## [WHAT THE TASK REQUIRES]
Here are some records; copy every line that holds the word "after".

## [RECORDS FOR THIS EXERCISE]
+--

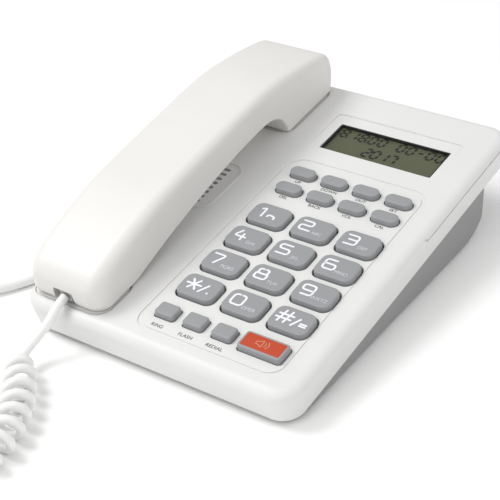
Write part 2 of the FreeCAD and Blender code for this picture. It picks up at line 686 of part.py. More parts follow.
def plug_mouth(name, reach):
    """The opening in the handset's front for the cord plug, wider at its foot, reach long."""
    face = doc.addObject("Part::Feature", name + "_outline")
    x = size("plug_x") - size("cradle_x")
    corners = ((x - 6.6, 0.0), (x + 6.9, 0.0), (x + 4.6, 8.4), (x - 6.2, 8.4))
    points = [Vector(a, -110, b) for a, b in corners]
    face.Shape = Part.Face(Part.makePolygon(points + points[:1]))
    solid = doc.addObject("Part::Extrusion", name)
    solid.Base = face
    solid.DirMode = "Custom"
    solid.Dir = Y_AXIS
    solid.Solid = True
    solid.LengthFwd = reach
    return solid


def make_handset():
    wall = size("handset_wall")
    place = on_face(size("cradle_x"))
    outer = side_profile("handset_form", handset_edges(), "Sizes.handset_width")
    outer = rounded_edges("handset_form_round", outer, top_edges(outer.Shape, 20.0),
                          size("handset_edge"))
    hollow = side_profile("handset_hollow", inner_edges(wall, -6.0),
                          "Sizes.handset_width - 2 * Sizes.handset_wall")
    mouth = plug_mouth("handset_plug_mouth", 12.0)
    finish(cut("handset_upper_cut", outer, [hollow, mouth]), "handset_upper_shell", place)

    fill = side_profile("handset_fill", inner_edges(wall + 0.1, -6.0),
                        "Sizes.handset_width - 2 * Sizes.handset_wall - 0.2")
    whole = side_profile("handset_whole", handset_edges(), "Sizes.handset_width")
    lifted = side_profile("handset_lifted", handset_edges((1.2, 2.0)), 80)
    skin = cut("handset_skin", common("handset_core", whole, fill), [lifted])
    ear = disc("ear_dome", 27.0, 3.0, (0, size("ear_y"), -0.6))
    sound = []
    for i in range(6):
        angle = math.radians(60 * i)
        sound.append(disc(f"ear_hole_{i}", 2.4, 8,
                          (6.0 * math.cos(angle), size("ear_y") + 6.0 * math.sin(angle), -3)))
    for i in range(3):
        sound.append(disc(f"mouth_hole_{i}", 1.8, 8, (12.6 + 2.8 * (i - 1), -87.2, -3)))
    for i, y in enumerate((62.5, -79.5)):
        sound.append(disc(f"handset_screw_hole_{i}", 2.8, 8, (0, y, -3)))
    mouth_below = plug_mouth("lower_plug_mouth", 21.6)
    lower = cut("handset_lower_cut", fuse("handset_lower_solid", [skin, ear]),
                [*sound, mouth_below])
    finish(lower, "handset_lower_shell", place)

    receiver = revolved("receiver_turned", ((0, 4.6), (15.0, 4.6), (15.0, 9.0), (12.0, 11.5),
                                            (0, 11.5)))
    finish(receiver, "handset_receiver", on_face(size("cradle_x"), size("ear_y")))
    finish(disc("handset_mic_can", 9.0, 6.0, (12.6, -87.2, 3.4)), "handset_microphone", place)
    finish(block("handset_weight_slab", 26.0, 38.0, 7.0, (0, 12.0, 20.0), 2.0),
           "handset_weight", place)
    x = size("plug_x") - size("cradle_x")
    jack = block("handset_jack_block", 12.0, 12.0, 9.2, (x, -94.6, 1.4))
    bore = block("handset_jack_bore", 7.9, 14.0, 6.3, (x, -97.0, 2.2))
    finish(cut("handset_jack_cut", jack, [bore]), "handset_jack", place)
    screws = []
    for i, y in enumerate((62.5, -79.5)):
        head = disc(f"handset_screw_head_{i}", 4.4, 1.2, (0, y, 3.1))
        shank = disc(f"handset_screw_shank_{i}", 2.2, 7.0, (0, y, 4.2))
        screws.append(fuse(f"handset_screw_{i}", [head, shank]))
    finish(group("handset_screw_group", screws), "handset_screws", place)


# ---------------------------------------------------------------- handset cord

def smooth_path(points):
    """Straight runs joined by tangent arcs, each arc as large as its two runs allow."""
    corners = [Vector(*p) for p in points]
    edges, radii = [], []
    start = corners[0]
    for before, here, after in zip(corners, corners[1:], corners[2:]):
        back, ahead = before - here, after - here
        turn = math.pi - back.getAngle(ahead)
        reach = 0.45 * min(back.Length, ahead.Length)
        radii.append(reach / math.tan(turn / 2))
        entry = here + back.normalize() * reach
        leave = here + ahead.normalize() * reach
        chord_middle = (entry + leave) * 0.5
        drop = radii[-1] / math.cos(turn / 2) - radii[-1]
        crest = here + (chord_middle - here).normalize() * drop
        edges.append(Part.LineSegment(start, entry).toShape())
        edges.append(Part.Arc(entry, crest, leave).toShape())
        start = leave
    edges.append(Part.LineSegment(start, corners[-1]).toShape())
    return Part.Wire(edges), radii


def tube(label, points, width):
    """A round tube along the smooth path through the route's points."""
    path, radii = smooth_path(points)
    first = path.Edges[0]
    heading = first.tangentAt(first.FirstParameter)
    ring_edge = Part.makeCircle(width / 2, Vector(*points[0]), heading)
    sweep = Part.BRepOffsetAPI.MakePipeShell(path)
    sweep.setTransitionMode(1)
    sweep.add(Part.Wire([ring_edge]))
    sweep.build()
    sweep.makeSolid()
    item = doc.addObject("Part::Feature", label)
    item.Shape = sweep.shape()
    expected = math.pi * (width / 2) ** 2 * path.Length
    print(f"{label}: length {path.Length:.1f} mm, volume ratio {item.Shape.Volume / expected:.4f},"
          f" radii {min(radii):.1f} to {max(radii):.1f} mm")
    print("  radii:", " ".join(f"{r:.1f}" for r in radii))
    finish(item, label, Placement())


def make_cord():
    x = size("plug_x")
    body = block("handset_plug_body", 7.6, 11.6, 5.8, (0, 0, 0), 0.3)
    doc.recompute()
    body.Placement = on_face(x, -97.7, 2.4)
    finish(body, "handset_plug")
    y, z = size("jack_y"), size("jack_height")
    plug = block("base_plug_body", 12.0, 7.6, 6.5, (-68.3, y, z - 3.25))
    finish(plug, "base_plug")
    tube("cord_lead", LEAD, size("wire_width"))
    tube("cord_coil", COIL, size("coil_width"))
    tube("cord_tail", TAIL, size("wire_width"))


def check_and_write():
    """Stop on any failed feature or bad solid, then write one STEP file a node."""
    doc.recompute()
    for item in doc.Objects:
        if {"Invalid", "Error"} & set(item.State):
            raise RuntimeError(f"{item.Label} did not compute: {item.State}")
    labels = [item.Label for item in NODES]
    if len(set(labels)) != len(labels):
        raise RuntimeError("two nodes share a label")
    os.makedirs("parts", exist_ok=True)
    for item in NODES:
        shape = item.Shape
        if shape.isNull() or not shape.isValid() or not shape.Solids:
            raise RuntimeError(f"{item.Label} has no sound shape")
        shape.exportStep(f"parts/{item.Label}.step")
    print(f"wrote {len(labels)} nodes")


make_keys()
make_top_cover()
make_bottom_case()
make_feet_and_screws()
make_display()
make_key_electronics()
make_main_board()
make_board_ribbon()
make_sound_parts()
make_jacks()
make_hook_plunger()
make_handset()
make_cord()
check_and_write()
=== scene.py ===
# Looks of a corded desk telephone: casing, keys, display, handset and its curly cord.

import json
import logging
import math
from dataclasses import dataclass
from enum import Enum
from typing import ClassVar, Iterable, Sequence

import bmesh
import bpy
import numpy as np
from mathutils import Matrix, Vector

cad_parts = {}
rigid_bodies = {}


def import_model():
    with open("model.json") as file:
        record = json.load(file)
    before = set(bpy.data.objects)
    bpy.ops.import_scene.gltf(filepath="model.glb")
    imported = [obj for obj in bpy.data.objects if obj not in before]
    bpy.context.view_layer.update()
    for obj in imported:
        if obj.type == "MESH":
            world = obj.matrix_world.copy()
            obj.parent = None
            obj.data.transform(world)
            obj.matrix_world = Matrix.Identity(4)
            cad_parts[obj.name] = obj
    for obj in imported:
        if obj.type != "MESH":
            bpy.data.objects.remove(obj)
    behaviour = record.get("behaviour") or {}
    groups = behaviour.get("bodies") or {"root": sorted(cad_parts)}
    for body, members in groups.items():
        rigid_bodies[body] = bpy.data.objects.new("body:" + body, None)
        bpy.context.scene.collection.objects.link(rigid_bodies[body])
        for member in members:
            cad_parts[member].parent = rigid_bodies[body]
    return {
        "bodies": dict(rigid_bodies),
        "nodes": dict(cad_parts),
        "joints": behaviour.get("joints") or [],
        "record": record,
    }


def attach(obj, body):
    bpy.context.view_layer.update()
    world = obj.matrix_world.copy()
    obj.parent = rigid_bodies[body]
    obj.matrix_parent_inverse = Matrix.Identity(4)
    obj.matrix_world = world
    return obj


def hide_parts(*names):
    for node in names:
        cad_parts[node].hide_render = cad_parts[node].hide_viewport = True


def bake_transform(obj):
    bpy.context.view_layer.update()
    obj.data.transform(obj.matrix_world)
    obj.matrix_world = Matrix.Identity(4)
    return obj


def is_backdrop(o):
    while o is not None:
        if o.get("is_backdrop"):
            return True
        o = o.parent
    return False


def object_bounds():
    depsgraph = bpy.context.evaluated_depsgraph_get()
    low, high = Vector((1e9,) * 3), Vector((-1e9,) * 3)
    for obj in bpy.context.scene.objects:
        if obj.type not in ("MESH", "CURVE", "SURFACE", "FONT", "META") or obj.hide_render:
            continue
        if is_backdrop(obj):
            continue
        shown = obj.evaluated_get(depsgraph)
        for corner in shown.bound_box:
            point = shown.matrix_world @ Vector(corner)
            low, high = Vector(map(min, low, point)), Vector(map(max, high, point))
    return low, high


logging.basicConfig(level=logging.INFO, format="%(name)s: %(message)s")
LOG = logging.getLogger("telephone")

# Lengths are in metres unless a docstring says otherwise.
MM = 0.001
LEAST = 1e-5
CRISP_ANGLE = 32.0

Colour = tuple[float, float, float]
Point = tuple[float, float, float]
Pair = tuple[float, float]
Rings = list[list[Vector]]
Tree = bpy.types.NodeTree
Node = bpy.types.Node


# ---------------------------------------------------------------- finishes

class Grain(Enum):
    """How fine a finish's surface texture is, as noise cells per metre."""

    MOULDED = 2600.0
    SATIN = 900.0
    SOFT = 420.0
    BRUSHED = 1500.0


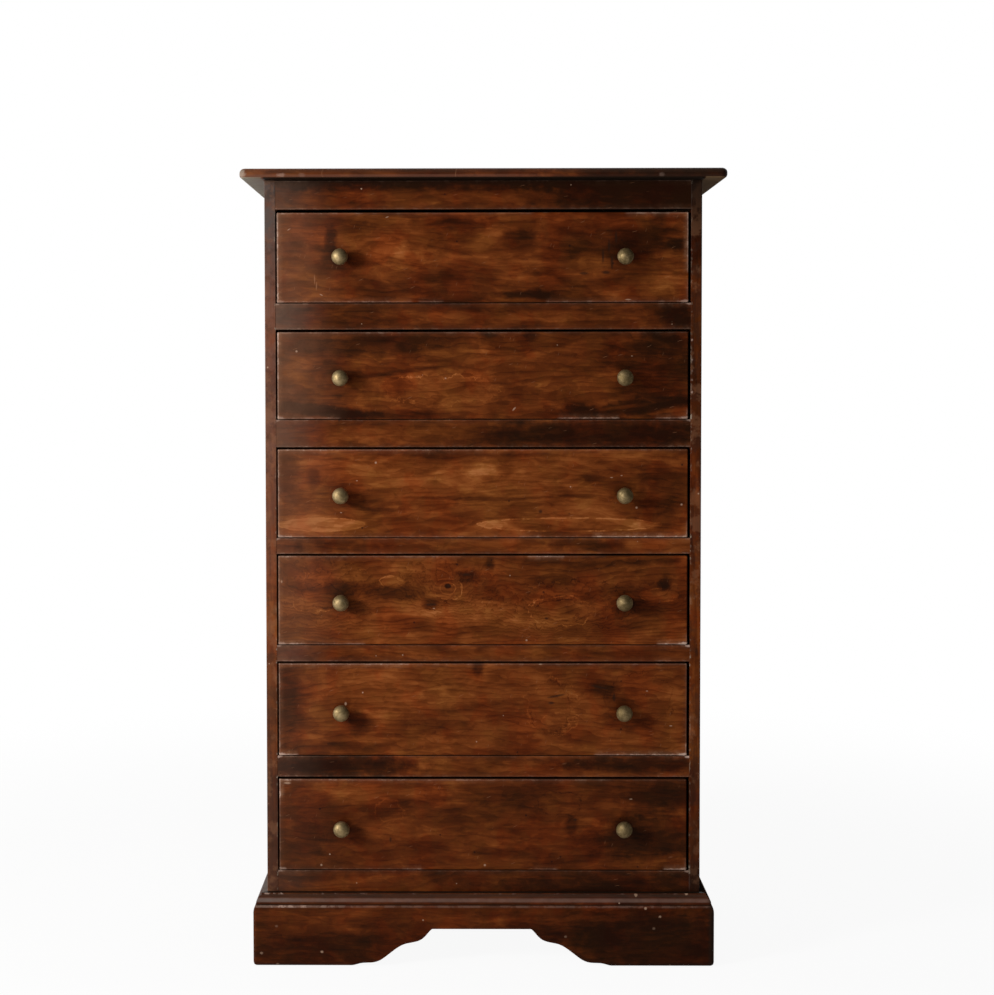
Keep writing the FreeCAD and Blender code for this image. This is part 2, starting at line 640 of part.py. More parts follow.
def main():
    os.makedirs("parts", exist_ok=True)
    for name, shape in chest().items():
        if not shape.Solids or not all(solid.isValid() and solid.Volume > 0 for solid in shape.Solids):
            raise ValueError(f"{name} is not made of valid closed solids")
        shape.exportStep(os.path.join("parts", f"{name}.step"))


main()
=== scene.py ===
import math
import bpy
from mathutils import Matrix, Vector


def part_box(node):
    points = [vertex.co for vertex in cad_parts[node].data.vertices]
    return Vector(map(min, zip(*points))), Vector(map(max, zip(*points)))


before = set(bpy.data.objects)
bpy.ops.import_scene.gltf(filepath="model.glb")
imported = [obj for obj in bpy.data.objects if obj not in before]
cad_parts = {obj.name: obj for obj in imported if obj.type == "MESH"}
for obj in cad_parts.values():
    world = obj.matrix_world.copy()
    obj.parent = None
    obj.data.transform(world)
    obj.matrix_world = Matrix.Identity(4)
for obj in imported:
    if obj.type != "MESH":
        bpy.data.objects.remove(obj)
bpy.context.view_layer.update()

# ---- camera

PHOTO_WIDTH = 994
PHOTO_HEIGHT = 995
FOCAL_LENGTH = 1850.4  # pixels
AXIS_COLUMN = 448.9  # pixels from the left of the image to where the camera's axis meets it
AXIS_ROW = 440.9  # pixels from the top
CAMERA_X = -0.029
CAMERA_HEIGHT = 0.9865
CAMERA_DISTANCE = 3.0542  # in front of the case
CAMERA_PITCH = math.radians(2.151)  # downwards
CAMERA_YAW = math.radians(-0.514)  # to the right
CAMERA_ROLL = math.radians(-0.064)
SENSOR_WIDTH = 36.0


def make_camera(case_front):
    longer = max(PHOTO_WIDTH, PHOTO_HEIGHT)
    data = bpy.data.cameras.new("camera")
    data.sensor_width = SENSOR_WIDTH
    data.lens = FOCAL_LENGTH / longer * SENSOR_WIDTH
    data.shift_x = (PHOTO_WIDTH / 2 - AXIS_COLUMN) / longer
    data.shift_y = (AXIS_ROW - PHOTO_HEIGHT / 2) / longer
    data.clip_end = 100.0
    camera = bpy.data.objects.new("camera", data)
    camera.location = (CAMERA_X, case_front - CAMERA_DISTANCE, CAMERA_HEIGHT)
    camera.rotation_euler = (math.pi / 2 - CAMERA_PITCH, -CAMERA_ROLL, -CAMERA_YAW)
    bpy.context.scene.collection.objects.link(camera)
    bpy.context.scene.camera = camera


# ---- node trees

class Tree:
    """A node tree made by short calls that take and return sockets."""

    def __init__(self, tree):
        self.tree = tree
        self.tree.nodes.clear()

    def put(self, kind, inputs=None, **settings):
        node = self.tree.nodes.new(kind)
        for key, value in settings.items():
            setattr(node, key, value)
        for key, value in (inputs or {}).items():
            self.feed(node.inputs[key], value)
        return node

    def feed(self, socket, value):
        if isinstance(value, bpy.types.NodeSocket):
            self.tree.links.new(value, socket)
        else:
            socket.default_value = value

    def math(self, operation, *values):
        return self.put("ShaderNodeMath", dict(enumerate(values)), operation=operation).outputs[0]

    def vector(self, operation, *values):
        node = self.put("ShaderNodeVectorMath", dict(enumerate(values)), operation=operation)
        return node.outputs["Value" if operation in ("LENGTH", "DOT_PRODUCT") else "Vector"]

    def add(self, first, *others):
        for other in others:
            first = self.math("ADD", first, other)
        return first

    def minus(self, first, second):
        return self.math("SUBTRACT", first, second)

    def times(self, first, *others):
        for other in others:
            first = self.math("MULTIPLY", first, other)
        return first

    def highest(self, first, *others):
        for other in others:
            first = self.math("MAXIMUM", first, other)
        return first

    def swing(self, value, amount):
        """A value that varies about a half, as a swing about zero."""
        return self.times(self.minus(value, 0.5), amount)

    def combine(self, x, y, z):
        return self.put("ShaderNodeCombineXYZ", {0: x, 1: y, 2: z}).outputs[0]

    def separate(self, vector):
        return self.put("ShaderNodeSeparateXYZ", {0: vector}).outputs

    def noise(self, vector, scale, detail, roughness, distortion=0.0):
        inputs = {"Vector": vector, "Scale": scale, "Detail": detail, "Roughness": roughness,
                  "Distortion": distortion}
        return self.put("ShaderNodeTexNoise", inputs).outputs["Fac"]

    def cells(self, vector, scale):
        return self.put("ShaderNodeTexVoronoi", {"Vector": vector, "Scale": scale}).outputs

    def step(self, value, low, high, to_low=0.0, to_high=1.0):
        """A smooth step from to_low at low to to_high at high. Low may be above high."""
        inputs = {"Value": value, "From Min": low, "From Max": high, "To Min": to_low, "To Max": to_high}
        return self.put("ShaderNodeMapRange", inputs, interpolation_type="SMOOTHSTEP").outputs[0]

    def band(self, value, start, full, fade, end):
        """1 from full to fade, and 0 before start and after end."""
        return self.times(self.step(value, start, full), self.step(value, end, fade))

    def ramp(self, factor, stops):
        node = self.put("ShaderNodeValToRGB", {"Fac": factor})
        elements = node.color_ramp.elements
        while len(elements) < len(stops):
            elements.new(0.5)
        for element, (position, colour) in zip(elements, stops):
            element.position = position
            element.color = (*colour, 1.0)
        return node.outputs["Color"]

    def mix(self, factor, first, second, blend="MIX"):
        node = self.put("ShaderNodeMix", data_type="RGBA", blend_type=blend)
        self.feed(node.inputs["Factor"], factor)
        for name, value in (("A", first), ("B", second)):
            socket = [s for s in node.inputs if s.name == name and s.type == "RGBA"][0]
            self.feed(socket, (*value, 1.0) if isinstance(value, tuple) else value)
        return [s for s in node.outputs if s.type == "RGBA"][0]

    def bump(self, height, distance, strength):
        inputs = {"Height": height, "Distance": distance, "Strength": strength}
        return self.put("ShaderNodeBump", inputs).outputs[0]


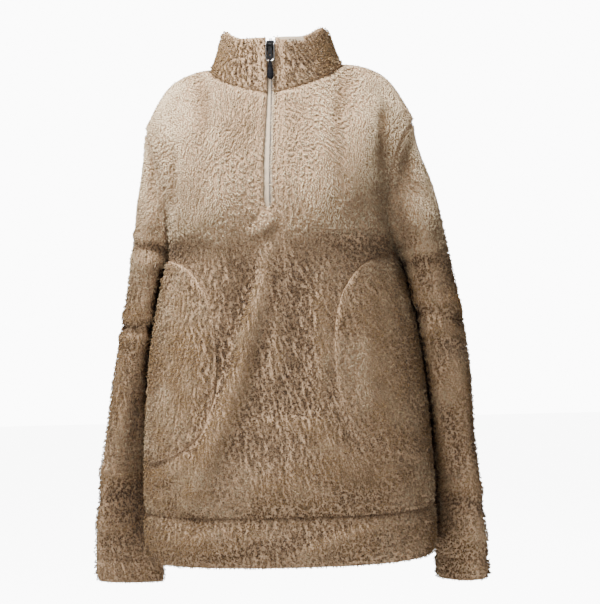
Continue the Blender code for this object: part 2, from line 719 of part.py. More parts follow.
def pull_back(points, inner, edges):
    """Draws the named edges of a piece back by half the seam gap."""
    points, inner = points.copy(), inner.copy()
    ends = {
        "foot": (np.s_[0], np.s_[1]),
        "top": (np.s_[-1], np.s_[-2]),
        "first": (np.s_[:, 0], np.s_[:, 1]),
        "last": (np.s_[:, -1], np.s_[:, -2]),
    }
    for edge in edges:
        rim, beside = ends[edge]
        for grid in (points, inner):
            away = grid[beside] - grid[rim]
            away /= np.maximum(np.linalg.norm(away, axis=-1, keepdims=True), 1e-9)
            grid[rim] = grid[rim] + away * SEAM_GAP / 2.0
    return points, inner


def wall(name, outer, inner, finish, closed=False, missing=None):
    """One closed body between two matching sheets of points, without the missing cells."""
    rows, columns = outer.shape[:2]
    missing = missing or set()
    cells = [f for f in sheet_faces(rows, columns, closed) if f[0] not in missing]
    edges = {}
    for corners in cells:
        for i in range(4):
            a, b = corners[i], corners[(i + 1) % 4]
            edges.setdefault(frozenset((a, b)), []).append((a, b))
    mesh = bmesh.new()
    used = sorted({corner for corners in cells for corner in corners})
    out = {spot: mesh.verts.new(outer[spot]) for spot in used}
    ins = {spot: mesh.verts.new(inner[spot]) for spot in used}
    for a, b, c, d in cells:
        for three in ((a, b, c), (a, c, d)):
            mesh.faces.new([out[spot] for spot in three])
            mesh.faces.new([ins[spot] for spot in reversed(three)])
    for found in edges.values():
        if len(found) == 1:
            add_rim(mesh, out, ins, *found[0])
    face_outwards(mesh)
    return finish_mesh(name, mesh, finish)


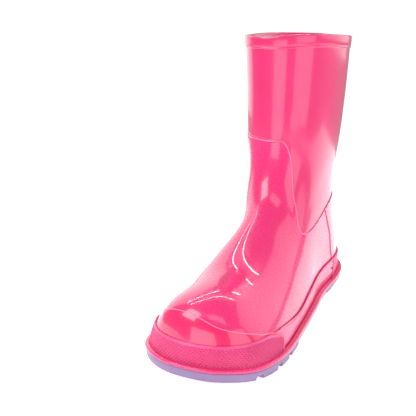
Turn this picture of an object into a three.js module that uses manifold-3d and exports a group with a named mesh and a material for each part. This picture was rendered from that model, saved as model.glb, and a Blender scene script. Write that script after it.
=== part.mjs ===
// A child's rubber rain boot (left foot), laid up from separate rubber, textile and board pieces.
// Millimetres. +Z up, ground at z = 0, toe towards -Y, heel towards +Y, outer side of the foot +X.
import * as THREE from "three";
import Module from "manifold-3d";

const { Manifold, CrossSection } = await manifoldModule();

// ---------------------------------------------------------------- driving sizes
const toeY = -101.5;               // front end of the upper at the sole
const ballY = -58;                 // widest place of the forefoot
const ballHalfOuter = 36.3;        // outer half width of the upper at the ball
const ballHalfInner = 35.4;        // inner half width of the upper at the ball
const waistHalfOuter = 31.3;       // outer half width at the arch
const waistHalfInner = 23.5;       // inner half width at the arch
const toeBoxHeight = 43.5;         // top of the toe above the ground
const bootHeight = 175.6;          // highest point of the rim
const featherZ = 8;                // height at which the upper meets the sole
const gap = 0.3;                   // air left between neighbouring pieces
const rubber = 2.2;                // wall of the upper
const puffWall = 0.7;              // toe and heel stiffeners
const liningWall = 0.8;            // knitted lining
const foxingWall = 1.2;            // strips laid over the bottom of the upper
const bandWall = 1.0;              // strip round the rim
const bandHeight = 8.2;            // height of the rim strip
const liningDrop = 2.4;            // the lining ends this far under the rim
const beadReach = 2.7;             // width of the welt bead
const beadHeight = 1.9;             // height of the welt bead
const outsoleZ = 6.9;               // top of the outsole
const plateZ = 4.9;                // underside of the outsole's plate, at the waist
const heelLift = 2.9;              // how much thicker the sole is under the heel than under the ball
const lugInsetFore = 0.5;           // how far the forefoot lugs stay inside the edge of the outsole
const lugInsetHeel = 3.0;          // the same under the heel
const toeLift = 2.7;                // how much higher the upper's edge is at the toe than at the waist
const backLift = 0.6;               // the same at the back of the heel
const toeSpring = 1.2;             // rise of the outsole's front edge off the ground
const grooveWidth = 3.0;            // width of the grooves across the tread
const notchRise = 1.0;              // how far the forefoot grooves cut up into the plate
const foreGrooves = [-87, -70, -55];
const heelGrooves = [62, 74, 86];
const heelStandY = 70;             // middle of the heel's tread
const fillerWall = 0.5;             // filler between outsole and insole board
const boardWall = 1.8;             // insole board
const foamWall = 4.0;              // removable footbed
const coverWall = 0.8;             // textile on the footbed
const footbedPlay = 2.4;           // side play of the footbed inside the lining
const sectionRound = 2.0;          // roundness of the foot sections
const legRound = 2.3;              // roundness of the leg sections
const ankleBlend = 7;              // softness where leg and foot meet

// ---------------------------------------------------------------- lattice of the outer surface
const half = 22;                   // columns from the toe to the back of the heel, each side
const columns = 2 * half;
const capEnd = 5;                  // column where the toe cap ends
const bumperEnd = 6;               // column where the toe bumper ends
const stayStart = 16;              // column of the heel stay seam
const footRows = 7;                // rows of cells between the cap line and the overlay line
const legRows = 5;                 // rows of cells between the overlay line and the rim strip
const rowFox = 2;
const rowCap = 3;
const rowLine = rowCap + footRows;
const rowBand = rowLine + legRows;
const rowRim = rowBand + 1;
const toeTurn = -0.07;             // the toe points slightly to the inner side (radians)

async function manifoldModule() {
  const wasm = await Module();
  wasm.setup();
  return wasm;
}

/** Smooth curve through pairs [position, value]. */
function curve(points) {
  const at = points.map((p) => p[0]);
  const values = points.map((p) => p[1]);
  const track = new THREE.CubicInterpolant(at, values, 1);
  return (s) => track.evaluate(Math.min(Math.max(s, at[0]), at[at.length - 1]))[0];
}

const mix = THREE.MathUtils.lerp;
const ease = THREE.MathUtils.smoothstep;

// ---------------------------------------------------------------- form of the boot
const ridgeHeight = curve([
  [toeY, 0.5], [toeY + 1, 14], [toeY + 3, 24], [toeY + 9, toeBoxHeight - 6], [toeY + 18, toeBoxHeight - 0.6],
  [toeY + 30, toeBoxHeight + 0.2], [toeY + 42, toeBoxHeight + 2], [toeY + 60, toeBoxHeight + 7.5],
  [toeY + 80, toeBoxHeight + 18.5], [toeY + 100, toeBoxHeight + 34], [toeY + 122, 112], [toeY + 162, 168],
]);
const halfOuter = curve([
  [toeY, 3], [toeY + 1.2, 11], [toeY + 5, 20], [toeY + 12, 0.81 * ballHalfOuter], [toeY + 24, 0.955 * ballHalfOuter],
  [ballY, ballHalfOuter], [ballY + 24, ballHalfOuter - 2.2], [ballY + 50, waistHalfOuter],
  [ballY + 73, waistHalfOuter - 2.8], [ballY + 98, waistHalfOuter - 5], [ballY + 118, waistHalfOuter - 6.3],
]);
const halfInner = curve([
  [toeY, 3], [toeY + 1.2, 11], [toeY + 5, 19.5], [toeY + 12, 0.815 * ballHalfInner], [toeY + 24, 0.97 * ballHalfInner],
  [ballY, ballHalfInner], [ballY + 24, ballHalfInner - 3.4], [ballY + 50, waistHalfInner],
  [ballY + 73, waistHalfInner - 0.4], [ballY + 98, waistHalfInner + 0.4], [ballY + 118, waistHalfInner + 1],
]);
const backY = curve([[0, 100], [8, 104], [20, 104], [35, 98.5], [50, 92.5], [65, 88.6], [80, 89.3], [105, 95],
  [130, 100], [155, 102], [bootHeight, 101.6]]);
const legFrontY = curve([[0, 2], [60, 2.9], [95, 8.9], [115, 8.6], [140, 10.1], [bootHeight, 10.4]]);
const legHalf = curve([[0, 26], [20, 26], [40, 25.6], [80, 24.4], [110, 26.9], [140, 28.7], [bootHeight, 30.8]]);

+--

## [FULL ANSWER]
    for before, here, after in zip(corners, corners[1:], corners[2:]):
        back, ahead = before - here, after - here
        """1 from full to fade, and 0 before start and after end."""
Turn this picture of an object into a three.js module that uses manifold-3d and exports a group with a named mesh and a material for each part. This picture was rendered from that model, saved as model.glb, and a Blender scene script. Write that script after it.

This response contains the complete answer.